§ **GIVEN EXERCISE**
Line by line, reproduce exactly the beginning of the listing below, ending with the line that contains "panel by panel." and adding nothing.

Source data
---

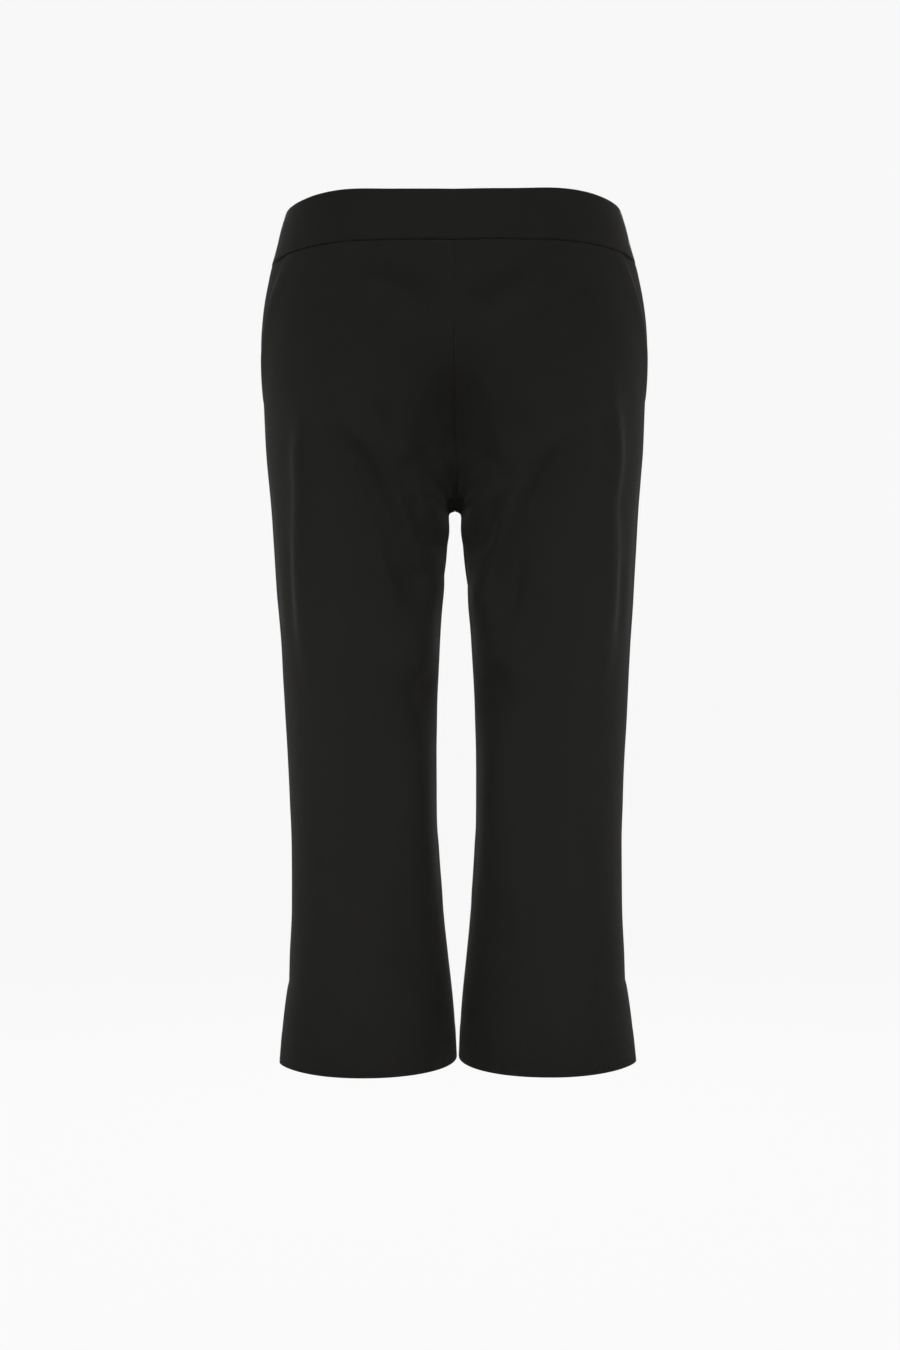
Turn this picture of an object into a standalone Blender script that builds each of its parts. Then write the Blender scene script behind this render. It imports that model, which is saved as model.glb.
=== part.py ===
"""Pull-on capri pants, filled out as worn, built panel by panel.

Row frame: metres, +Z up, front faces -Y, the wearer's left at +X. The origin is the centre of the waist opening at the
middle of the waistband, where a wearer's waist holds the garment.

The garment is one closed form. At each level a half section runs from the centre seam (above the crotch) or the inseam
(below it) round to the side seam, once over the front and once over the back. Above the crotch the section is half a
torso ring, below it a whole leg ring, and between RISE_TOP and the crotch the one turns into the other, which draws the
curved crotch seam. Every piece is a patch of that form, cut at its seams and given its cloth's thickness.

Lengths below are millimetres until a mesh is made.
"""

import bmesh
import bpy
import numpy as np

# ---------------------------------------------------------------- sizes, mm
CLOTH = 1.4  # wall of a leg panel
BAND_WALL = 2.8  # the band is cloth, elastic and cloth
BAND_PROUD = 0.5  # the band's face over the panels
EDGE = 0.15  # each piece stops this short of a seam, so neighbours are 0.3 apart
POCKET_SINK = 2.1  # the side piece's depth behind the front panel's pocket edge
POCKET_UNDER = 16.0  # how far the side piece runs on under the front panel
POCKET_GAPE = 1.0  # how far the pocket edge stands off the hip

CROTCH_Z = -242.0
HEM_Z = {"inseam": -728.6, "side": -731.5}
SLIT_Z = -659.0  # top of the open slit in the side seam
POCKET_Z = -156.0  # where the pocket edge meets the side seam
POCKET_START = 58.0  # how far forward of the side seam the pocket edge leaves the band
RISE_TOP = {"front": -98.0, "back": -112.0}  # where the crotch curve starts
RISE_ROUND = {"front": 1.8, "back": 2.1}  # 2 is a quarter ellipse, more is squarer
VALLEY = 26.0  # half width of the hollow over the crotch curve, where the form is still round the hip
BLEND = (0.05, 0.25)  # share of a section over which the cloth leaves the centre seam for the thigh, low and high
ARCH = 3.4  # height over which the gap between the legs opens

# half width of the garment at the side seam
SIDE = {
    "z": (45, 28, 19, 4, -10, -20, -28.5, -42, -60, -80, -103, -125, -146, -190, -242, -300, -360, -420, -480, -540, -590, -637, -660, -735),
    "half_width": (137.5, 143.5, 147.0, 151.6, 155.0, 157.9, 160.7, 163.8, 167.2, 169.6, 170.6, 169.7, 168.6, 166.7, 162.6, 158.9, 155.3, 151.8, 148.7, 147.2, 147.5, 149.2, 149.8, 151.0),
}
# depth of the form before and behind its side seams
DEPTH = {
    "z": (45, 17, -24, -60, -103, -146, -190, -242, -300, -360, -420, -480, -540, -590, -637, -680, -735),
    "front": (99, 101, 106, 109, 110, 108, 105, 99, 92, 86, 81, 77.5, 75.5, 74.5, 75, 76.5, 79.5),
    "back": (98, 101, 109, 117, 123, 126, 124.5, 118, 108, 99, 92, 87, 83.3, 81.2, 80, 79.3, 79),
}
# how square the form is round the hip and down the outer leg: 2 is an ellipse
SQUARE = {"z": (45, -24, -103, -190, -300, -420, -735), "square": (2.5, 2.45, 2.35, 2.25, 2.15, 2.1, 2.1)}
# each leg ring: half the gap between the legs, how far across the leg its foremost line lies (0 is the inseam), how
# square its inner side is, and how far forward its inseam and side seam stand
LEG = {
    "z": (-98, -190, -242, -300, -360, -420, -480, -540, -590, -637, -680, -729),
    "gap": (5.0, 5.0, 5.0, 9.8, 14.0, 16.5, 17.4, 16.2, 12.5, 7.8, 3.3, 0.8),
    "crown": (0.34, 0.34, 0.36, 0.42, 0.47, 0.5, 0.5, 0.5, 0.5, 0.5, 0.5, 0.5),
    "inner_square": (2.8, 2.7, 2.5, 2.3, 2.2, 2.15, 2.1, 2.1, 2.1, 2.1, 2.1, 2.1),
    "middle": (0, 0, 0, -0.5, -1, -1.5, -2, -1.5, -0.5, 0.5, 1, 1),
}
# height of the waist edge and of the band's seam round each half, share 0 at the centre and 1 at the side seam
WAIST = {
    "front": {"share": (0, 0.25, 0.5, 0.6, 0.7, 0.8, 0.9, 1), "top": (21.9, 22.9, 25.2, 24.3, 22.3, 20.4, 19.2, 18.9), "seam": (-21.8, -21, -20.9, -22.2, -23.8, -25.9, -27.6, -28.5)},
    "back": {"share": (0, 0.3, 0.6, 0.85, 1), "top": (32, 30, 25, 20.0, 18.9), "seam": (-14, -16, -21.5, -27, -28.5)},
}
# how far each flap spreads sideways at the hem beside the slit, and how much of the seam's length it gives up there
FLAP = {"front": {"spread": 8.6, "open": 12.0}, "back": {"spread": 6.0, "open": 4.0}}
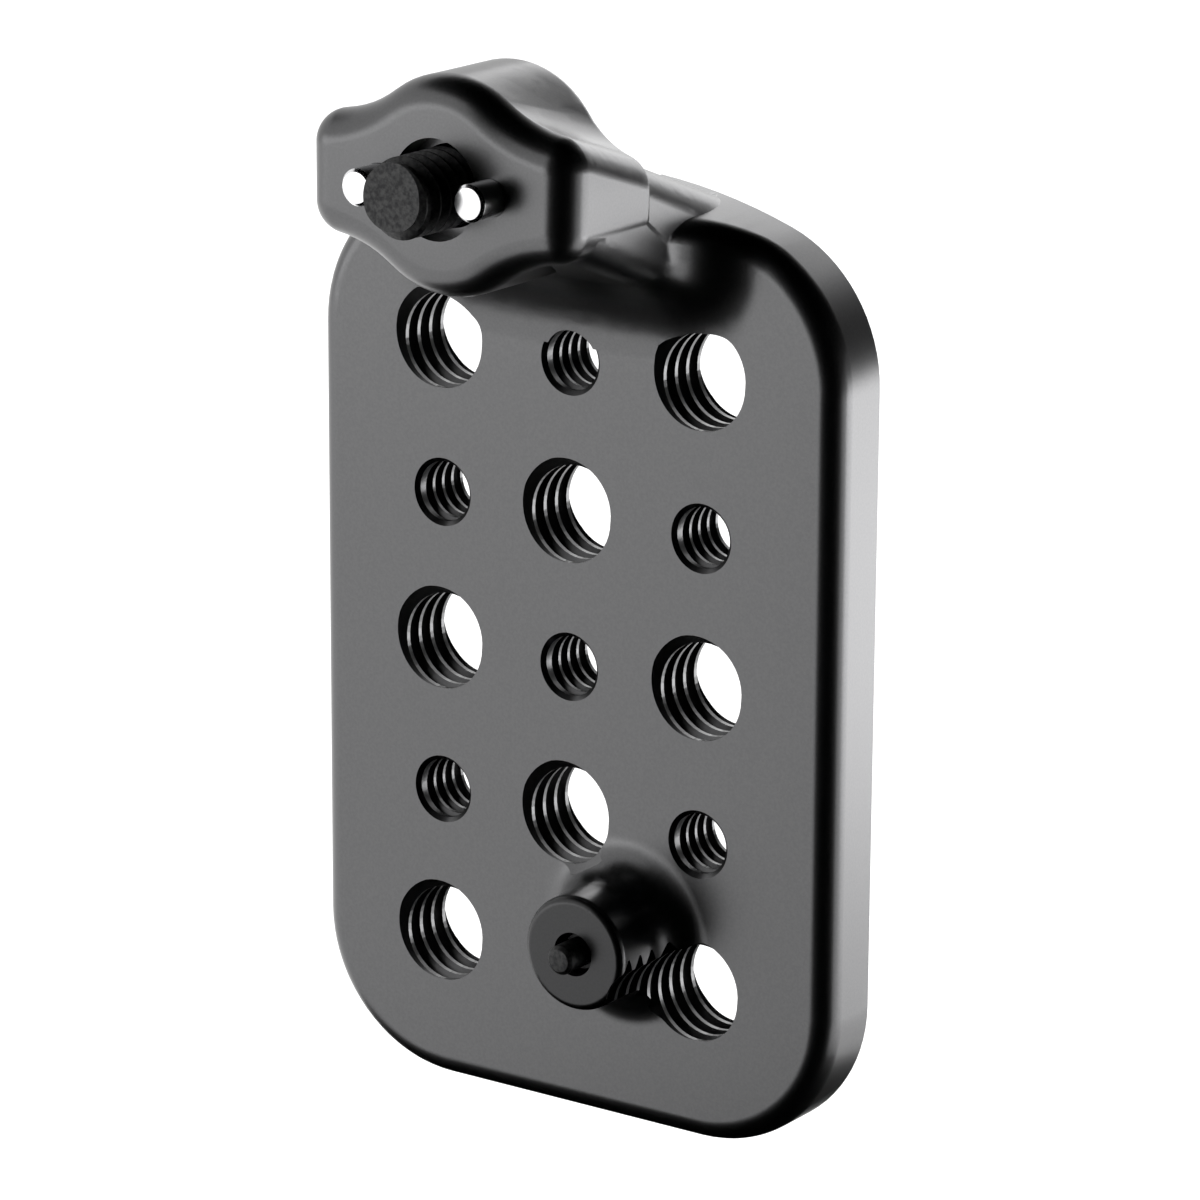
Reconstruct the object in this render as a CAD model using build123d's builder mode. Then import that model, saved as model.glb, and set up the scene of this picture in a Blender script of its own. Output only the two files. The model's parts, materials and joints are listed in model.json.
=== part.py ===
"""Camera accessory plate: a drilled and tapped plate with a raised mounting arm.

The frame has its origin on the axis of the arm screw, at the front seating face of the
arm. +X is to the right and +Z up as the plate is seen from its front, +Y runs back.
"""
from math import acos, atan2, cos, degrees, hypot, radians, sin, sqrt
import os

from build123d import *

# Grid of tapped holes, half inch pitch: columns from left to right, rows from the top
hole_pitch = 12.7
large_holes = [(1, 1), (1, 3), (2, 2), (3, 1), (3, 3), (4, 2), (5, 1), (5, 3)]
small_holes = [(1, 2), (2, 1), (2, 3), (3, 2), (4, 1), (4, 3)]
middle_row = 3
middle_column = 2
large_core_radius = 3.97        # 3/8 in, 16 threads per inch, at the thread's crests
small_core_radius = 2.50        # 1/4 in, 20 threads per inch, at the thread's crests
large_back_chamfer = 0.35
small_chamfer = 0.36

# Plate
plate_width = 50.8
plate_height_below = 38.1       # from the grid's centre down to the bottom edge
plate_thickness = 6.35
corner_radius = 12.7
crown_radius = 50.0             # shallow arch of the top edge
plate_front_fillet = 2.0
plate_back_chamfer = 0.5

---

§ **ANSWER**
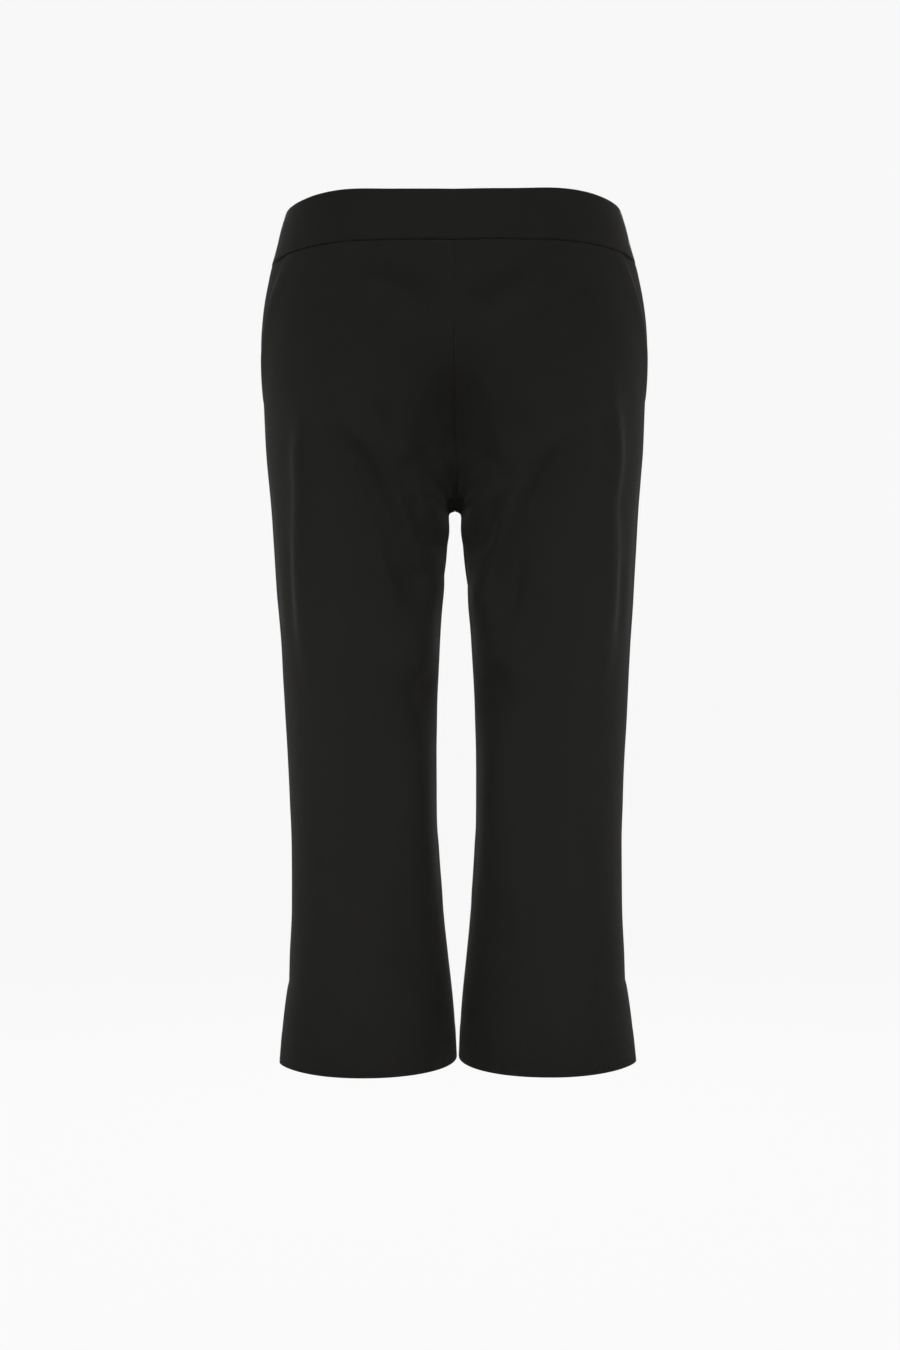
Turn this picture of an object into a standalone Blender script that builds each of its parts. Then write the Blender scene script behind this render. It imports that model, which is saved as model.glb.
=== part.py ===
"""Pull-on capri pants, filled out as worn, built panel by panel.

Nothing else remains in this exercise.